_WORK INSTRUCTIONS_.
State the number of lines, and only that number, in which the word "before" appears.

━━ PROVIDED MATERIAL

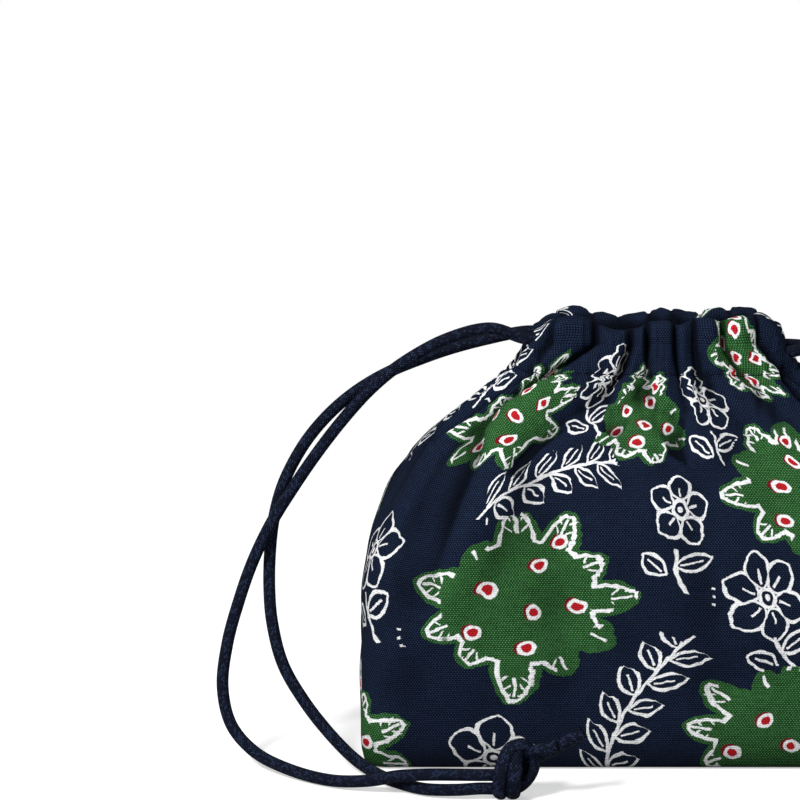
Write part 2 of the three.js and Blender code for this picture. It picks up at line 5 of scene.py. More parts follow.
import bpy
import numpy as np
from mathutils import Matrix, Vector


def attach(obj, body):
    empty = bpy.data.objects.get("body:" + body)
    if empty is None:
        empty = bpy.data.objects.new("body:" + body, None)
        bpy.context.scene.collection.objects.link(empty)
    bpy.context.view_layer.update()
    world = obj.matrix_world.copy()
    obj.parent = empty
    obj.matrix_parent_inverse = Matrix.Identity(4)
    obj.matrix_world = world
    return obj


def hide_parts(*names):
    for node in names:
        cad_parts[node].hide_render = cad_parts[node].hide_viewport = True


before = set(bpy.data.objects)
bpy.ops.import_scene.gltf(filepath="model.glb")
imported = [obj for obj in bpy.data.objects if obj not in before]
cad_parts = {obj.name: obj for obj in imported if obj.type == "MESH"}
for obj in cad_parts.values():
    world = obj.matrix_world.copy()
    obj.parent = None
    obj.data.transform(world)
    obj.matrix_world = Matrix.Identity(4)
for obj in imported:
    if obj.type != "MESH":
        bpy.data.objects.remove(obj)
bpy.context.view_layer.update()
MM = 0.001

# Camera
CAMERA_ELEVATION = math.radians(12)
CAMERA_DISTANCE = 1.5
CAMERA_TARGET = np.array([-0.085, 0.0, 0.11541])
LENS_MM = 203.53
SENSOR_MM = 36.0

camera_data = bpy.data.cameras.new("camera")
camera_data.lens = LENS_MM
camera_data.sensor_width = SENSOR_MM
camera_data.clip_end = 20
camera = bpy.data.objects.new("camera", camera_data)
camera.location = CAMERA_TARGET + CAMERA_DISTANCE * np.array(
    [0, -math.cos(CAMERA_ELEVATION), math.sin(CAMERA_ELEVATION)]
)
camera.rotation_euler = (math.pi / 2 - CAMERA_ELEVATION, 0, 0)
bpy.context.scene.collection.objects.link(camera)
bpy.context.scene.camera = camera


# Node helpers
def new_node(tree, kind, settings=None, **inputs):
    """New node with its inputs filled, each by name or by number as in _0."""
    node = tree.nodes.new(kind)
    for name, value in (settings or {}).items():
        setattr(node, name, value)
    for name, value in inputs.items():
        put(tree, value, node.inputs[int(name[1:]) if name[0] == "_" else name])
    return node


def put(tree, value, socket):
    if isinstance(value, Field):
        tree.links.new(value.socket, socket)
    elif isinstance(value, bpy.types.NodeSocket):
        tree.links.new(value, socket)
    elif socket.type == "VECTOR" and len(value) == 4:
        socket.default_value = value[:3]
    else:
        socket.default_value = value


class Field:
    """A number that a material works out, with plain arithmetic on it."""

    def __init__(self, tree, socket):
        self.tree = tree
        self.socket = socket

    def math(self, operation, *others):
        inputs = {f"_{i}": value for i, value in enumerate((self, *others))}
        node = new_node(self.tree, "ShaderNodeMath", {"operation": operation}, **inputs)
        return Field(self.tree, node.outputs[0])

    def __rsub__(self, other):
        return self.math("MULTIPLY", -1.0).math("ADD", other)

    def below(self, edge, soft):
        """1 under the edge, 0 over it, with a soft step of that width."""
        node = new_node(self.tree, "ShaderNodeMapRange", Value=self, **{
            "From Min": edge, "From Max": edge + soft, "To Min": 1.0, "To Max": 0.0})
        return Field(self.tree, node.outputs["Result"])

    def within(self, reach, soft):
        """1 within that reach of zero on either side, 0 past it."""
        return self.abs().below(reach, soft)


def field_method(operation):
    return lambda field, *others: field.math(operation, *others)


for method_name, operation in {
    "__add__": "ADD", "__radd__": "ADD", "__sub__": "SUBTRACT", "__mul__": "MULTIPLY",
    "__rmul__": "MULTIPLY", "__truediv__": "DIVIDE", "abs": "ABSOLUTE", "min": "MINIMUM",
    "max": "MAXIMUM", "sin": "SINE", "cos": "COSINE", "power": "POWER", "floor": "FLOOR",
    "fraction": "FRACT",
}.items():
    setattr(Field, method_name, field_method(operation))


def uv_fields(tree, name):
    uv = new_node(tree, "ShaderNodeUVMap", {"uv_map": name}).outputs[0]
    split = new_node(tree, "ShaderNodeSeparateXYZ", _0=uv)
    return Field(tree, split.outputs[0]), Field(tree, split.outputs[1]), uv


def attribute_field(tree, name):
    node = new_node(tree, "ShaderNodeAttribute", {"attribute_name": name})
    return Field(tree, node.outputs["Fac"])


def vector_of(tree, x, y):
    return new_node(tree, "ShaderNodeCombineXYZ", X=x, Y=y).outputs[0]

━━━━

_WRITTEN ANSWER_.
2